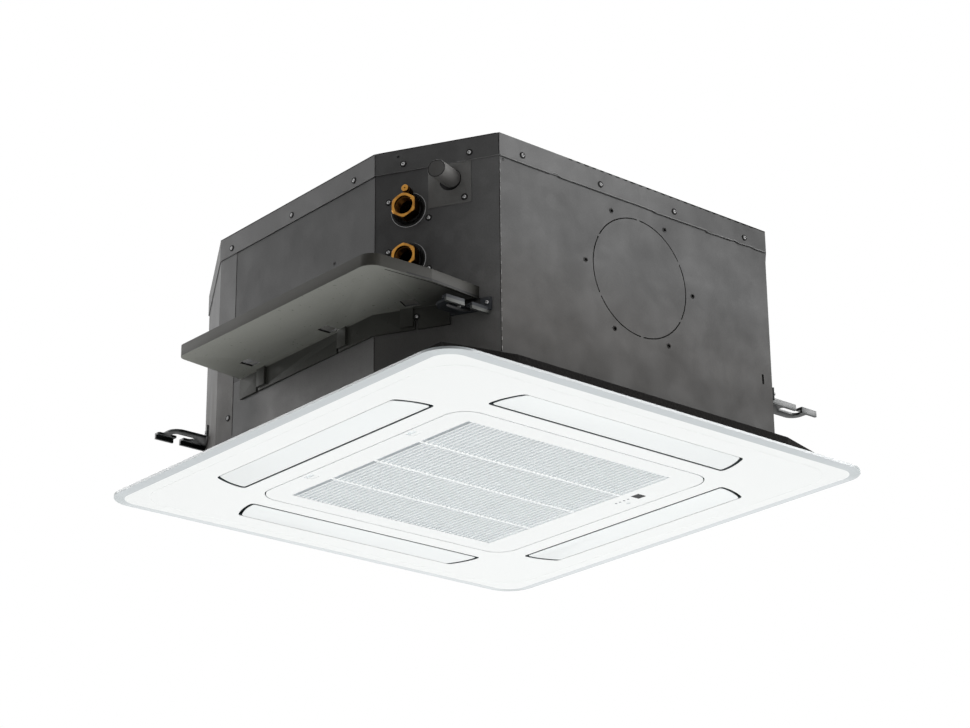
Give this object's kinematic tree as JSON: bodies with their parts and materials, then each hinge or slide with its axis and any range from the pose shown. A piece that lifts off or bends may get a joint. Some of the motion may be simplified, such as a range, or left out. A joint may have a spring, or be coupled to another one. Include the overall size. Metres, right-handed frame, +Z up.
{
  "type": "ceiling cassette fan coil unit",
  "caption": "Ceiling cassette fan coil unit: octagonal sheet casing with water unions, drip tray and slotted hangers, over a square panel with swing vanes and a hinged intake grille.",
  "frame": {"origin": "centre of the hanger slots, on the underside of the hanger plates, which is also the middle of the casing in plan", "axes": "+Z up, away from the panel; the pipe corner with the water unions and the drain points to -X and -Y; the drip tray is on the -X face and the fresh air knock-out on the -Y face"},
  "size_m": [0.7064, 0.648, 0.2865],
  "materials": {
    "galvanised_sheet": "matte",
    "hanger_steel": "satin",
    "screw_steel": "satin",
    "union_brass": "satin",
    "copper": "satin",
    "grommet_rubber": "matte",
    "black_foam": "matte",
    "tray_metal": "satin",
    "coil_aluminium": "satin",
    "motor_housing": "satin",
    "bracket_steel": "satin",
    "black_plastic": "satin",
    "grey_plastic": "matte",
    "pump_plastic": "satin",
    "board_green": "satin",
    "panel_white": "satin",
    "vane_white": "satin",
    "filter_net": "matte",
    "dark_window": "gloss",
    "lens_grey": "gloss",
    "drain_steel": "satin"
  },
  "bodies": {
    "unit": {"side_left": "galvanised_sheet", "side_front": "galvanised_sheet", "side_right": "galvanised_sheet", "side_back": "galvanised_sheet", "corner_pipe": "galvanised_sheet", "corner_left": "galvanised_sheet", "corner_right": "galvanised_sheet", "corner_far": "galvanised_sheet", "top_cover": "galvanised_sheet", "case_liner": "black_foam", "hanger_pipe": "hanger_steel", "hanger_left": "hanger_steel", "hanger_right": "hanger_steel", "hanger_far": "hanger_steel", "case_screws": "screw_steel", "union_upper": "union_brass", "union_lower": "union_brass", "pipe_grommets": "grommet_rubber", "drain_plate": "drain_steel", "drain_stub": "drain_steel", "drip_tray": "tray_metal", "tray_screws": "screw_steel", "drain_pan": "black_foam", "bell_mouth": "grey_plastic", "coil_fins": "coil_aluminium", "coil_tubes": "copper", "coil_plates": "bracket_steel", "fan_motor": "motor_housing", "motor_mount": "bracket_steel", "drain_pump": "pump_plastic", "pump_hose": "pump_plastic", "float_stem": "pump_plastic", "control_box": "bracket_steel", "control_lid": "bracket_steel", "terminal_block": "pump_plastic", "control_board": "board_green", "cable_grommet": "grommet_rubber", "panel_frame": "panel_white", "panel_duct": "black_foam", "vane_motors": "pump_plastic", "hinge_pins": "screw_steel", "panel_screws": "screw_steel"},
    "fan_rotor": {"impeller": "black_plastic", "motor_shaft": "screw_steel"},
    "vane_left": {"vane_left": "vane_white"},
    "vane_front": {"vane_front": "vane_white"},
    "vane_right": {"vane_right": "vane_white"},
    "vane_back": {"vane_back": "vane_white"},
    "grille": {"intake_grille": "panel_white", "receiver_window": "dark_window", "indicator_lenses": "lens_grey", "display_box": "grey_plastic"},
    "filter": {"filter_frame": "grey_plastic", "filter_mesh": "filter_net"},
    "latch_a": {"latch_a": "panel_white"},
    "latch_b": {"latch_b": "panel_white"},
    "button": {"manual_button": "panel_white"},
    "float": {"float_ring": "pump_plastic"},
    "bleed": {"bleed_screw": "union_brass"}
  },
  "joints": [
    {"name": "fan_spin", "type": "hinge", "parent": "unit", "child": "fan_rotor", "pos_m": [0, 0, 0.107], "axis": [0, 0, 1], "continuous": true},
    {"name": "vane_left_swing", "type": "hinge", "parent": "unit", "child": "vane_left", "pos_m": [-0.2305, 0, -0.072], "axis": [0, -1, 0], "range_deg": [0, 60]},
    {"name": "vane_front_swing", "type": "hinge", "parent": "unit", "child": "vane_front", "pos_m": [0, -0.2305, -0.072], "axis": [1, 0, 0], "range_deg": [0, 60]},
    {"name": "vane_right_swing", "type": "hinge", "parent": "unit", "child": "vane_right", "pos_m": [0.2305, 0, -0.072], "axis": [0, 1, 0], "range_deg": [0, 60]},
    {"name": "vane_back_swing", "type": "hinge", "parent": "unit", "child": "vane_back", "pos_m": [0, 0.2305, -0.072], "axis": [-1, 0, 0], "range_deg": [0, 60]},
    {"name": "grille_hinge", "type": "hinge", "parent": "unit", "child": "grille", "pos_m": [0.2001, 0, -0.074], "axis": [0, -1, 0], "range_deg": [0, 90]},
    {"name": "filter_lift", "type": "slide", "parent": "grille", "child": "filter", "axis": [0, 0, 1], "range_m": [0, 0.011]},
    {"name": "latch_a_slide", "type": "slide", "parent": "grille", "child": "latch_a", "axis": [-1, 0, 0], "range_m": [0, 0.005]},
    {"name": "latch_b_slide", "type": "slide", "parent": "grille", "child": "latch_b", "axis": [-1, 0, 0], "range_m": [0, 0.005]},
    {"name": "button_press", "type": "slide", "parent": "grille", "child": "button", "axis": [0, 0, 1], "range_m": [0, 0.0012], "stiffness_N_per_m": 600, "springref_m": -0.0008},
    {"name": "float_rise", "type": "slide", "parent": "unit", "child": "float", "axis": [0, 0, 1], "range_m": [0, 0.015]},
    {"name": "bleed_turn", "type": "hinge", "parent": "unit", "child": "bleed", "pos_m": [-0.26713, -0.19623, 0.15259], "axis": [-0.8745, -0.4851, 0], "range_deg": [0, 360]}
  ]
}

━━━

Challenge ▸ Repeat the listing exactly, from its first line to its last.

Solution ▸
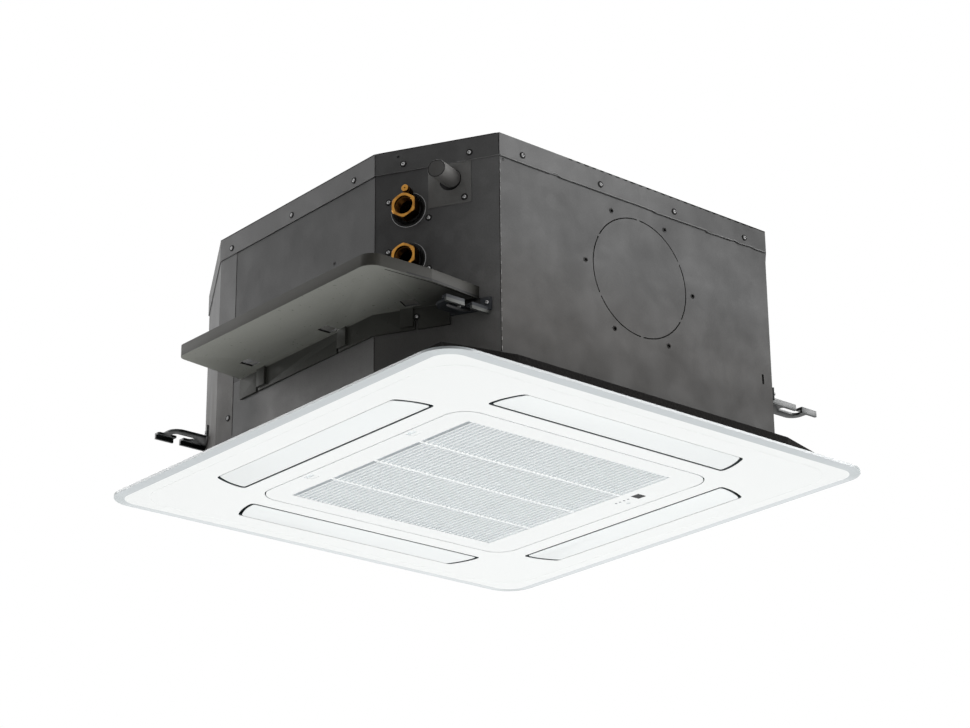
Give this object's kinematic tree as JSON: bodies with their parts and materials, then each hinge or slide with its axis and any range from the pose shown. A piece that lifts off or bends may get a joint. Some of the motion may be simplified, such as a range, or left out. A joint may have a spring, or be coupled to another one. Include the overall size. Metres, right-handed frame, +Z up.
{
  "type": "ceiling cassette fan coil unit",
  "caption": "Ceiling cassette fan coil unit: octagonal sheet casing with water unions, drip tray and slotted hangers, over a square panel with swing vanes and a hinged intake grille.",
  "frame": {"origin": "centre of the hanger slots, on the underside of the hanger plates, which is also the middle of the casing in plan", "axes": "+Z up, away from the panel; the pipe corner with the water unions and the drain points to -X and -Y; the drip tray is on the -X face and the fresh air knock-out on the -Y face"},
  "size_m": [0.7064, 0.648, 0.2865],
  "materials": {
    "galvanised_sheet": "matte",
    "hanger_steel": "satin",
    "screw_steel": "satin",
    "union_brass": "satin",
    "copper": "satin",
    "grommet_rubber": "matte",
    "black_foam": "matte",
    "tray_metal": "satin",
    "coil_aluminium": "satin",
    "motor_housing": "satin",
    "bracket_steel": "satin",
    "black_plastic": "satin",
    "grey_plastic": "matte",
    "pump_plastic": "satin",
    "board_green": "satin",
    "panel_white": "satin",
    "vane_white": "satin",
    "filter_net": "matte",
    "dark_window": "gloss",
    "lens_grey": "gloss",
    "drain_steel": "satin"
  },
  "bodies": {
    "unit": {"side_left": "galvanised_sheet", "side_front": "galvanised_sheet", "side_right": "galvanised_sheet", "side_back": "galvanised_sheet", "corner_pipe": "galvanised_sheet", "corner_left": "galvanised_sheet", "corner_right": "galvanised_sheet", "corner_far": "galvanised_sheet", "top_cover": "galvanised_sheet", "case_liner": "black_foam", "hanger_pipe": "hanger_steel", "hanger_left": "hanger_steel", "hanger_right": "hanger_steel", "hanger_far": "hanger_steel", "case_screws": "screw_steel", "union_upper": "union_brass", "union_lower": "union_brass", "pipe_grommets": "grommet_rubber", "drain_plate": "drain_steel", "drain_stub": "drain_steel", "drip_tray": "tray_metal", "tray_screws": "screw_steel", "drain_pan": "black_foam", "bell_mouth": "grey_plastic", "coil_fins": "coil_aluminium", "coil_tubes": "copper", "coil_plates": "bracket_steel", "fan_motor": "motor_housing", "motor_mount": "bracket_steel", "drain_pump": "pump_plastic", "pump_hose": "pump_plastic", "float_stem": "pump_plastic", "control_box": "bracket_steel", "control_lid": "bracket_steel", "terminal_block": "pump_plastic", "control_board": "board_green", "cable_grommet": "grommet_rubber", "panel_frame": "panel_white", "panel_duct": "black_foam", "vane_motors": "pump_plastic", "hinge_pins": "screw_steel", "panel_screws": "screw_steel"},
    "fan_rotor": {"impeller": "black_plastic", "motor_shaft": "screw_steel"},
    "vane_left": {"vane_left": "vane_white"},
    "vane_front": {"vane_front": "vane_white"},
    "vane_right": {"vane_right": "vane_white"},
    "vane_back": {"vane_back": "vane_white"},
    "grille": {"intake_grille": "panel_white", "receiver_window": "dark_window", "indicator_lenses": "lens_grey", "display_box": "grey_plastic"},
    "filter": {"filter_frame": "grey_plastic", "filter_mesh": "filter_net"},
    "latch_a": {"latch_a": "panel_white"},
    "latch_b": {"latch_b": "panel_white"},
    "button": {"manual_button": "panel_white"},
    "float": {"float_ring": "pump_plastic"},
    "bleed": {"bleed_screw": "union_brass"}
  },
  "joints": [
    {"name": "fan_spin", "type": "hinge", "parent": "unit", "child": "fan_rotor", "pos_m": [0, 0, 0.107], "axis": [0, 0, 1], "continuous": true},
    {"name": "vane_left_swing", "type": "hinge", "parent": "unit", "child": "vane_left", "pos_m": [-0.2305, 0, -0.072], "axis": [0, -1, 0], "range_deg": [0, 60]},
    {"name": "vane_front_swing", "type": "hinge", "parent": "unit", "child": "vane_front", "pos_m": [0, -0.2305, -0.072], "axis": [1, 0, 0], "range_deg": [0, 60]},
    {"name": "vane_right_swing", "type": "hinge", "parent": "unit", "child": "vane_right", "pos_m": [0.2305, 0, -0.072], "axis": [0, 1, 0], "range_deg": [0, 60]},
    {"name": "vane_back_swing", "type": "hinge", "parent": "unit", "child": "vane_back", "pos_m": [0, 0.2305, -0.072], "axis": [-1, 0, 0], "range_deg": [0, 60]},
    {"name": "grille_hinge", "type": "hinge", "parent": "unit", "child": "grille", "pos_m": [0.2001, 0, -0.074], "axis": [0, -1, 0], "range_deg": [0, 90]},
    {"name": "filter_lift", "type": "slide", "parent": "grille", "child": "filter", "axis": [0, 0, 1], "range_m": [0, 0.011]},
    {"name": "latch_a_slide", "type": "slide", "parent": "grille", "child": "latch_a", "axis": [-1, 0, 0], "range_m": [0, 0.005]},
    {"name": "latch_b_slide", "type": "slide", "parent": "grille", "child": "latch_b", "axis": [-1, 0, 0], "range_m": [0, 0.005]},
    {"name": "button_press", "type": "slide", "parent": "grille", "child": "button", "axis": [0, 0, 1], "range_m": [0, 0.0012], "stiffness_N_per_m": 600, "springref_m": -0.0008},
    {"name": "float_rise", "type": "slide", "parent": "unit", "child": "float", "axis": [0, 0, 1], "range_m": [0, 0.015]},
    {"name": "bleed_turn", "type": "hinge", "parent": "unit", "child": "bleed", "pos_m": [-0.26713, -0.19623, 0.15259], "axis": [-0.8745, -0.4851, 0], "range_deg": [0, 360]}
  ]
}